When solar might not be worth it
There are situations where solar is less compelling, and it is worth saying that plainly. If your roof has significant shading, poor orientation, or limited usable space, performance may not stack up as well as expected.
It may also be a weaker fit if your electricity use is very low and unlikely to rise, or if you are in a property where installation constraints make the process difficult. Likewise, if the system recommendation is generic rather than tailored, there is a higher risk the result will disappoint.
That is why a proper assessment matters. The best solar outcomes come from matching system size, product quality, and installation design to the property itself. Confidence comes from clarity, not guesswork.
How to judge if solar is worth it for you
Start with three practical questions. First, when do you use most of your electricity? Second, how much suitable roof space do you have? Third, are you looking for short-term bill relief only, or long-term energy control?
If you use a solid amount of power during the day and have a roof with good sun access, solar is likely worth serious consideration.
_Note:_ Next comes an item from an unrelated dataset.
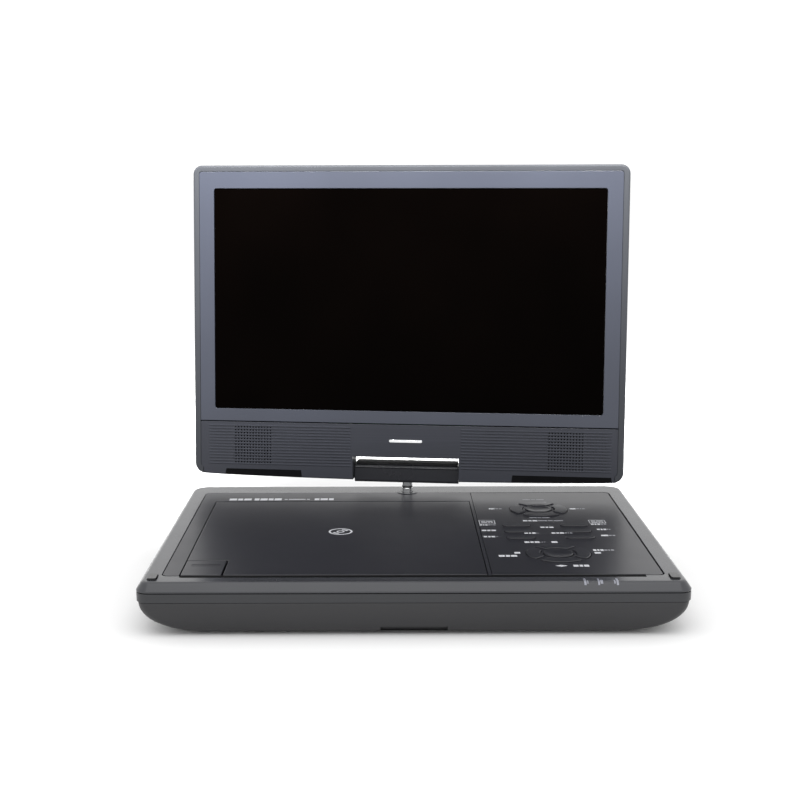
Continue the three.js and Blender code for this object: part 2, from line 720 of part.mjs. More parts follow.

If your usage is more complex, that does not rule it out. It just means the system needs to be planned with more care, possibly with battery integration or future expansion in mind.
This is where an end-to-end provider adds real value. A tailored recommendation, clear package options, approved technology, help with incentives, and a clean installation process remove a lot of friction from what can otherwise feel like a complicated decision. That is exactly why many buyers prefer working with a retailer-installer that can guide the whole process rather than leaving them to piece it together themselves.
For most Australian property owners, the better question is no longer whether solar is legitimate. It is whether the right solar system can start doing useful work on your roof instead of leaving savings untapped. If the property has the right fundamentals, solar is often less of a gamble than sticking with rising grid dependence and hoping the next power bill is kinder than the last.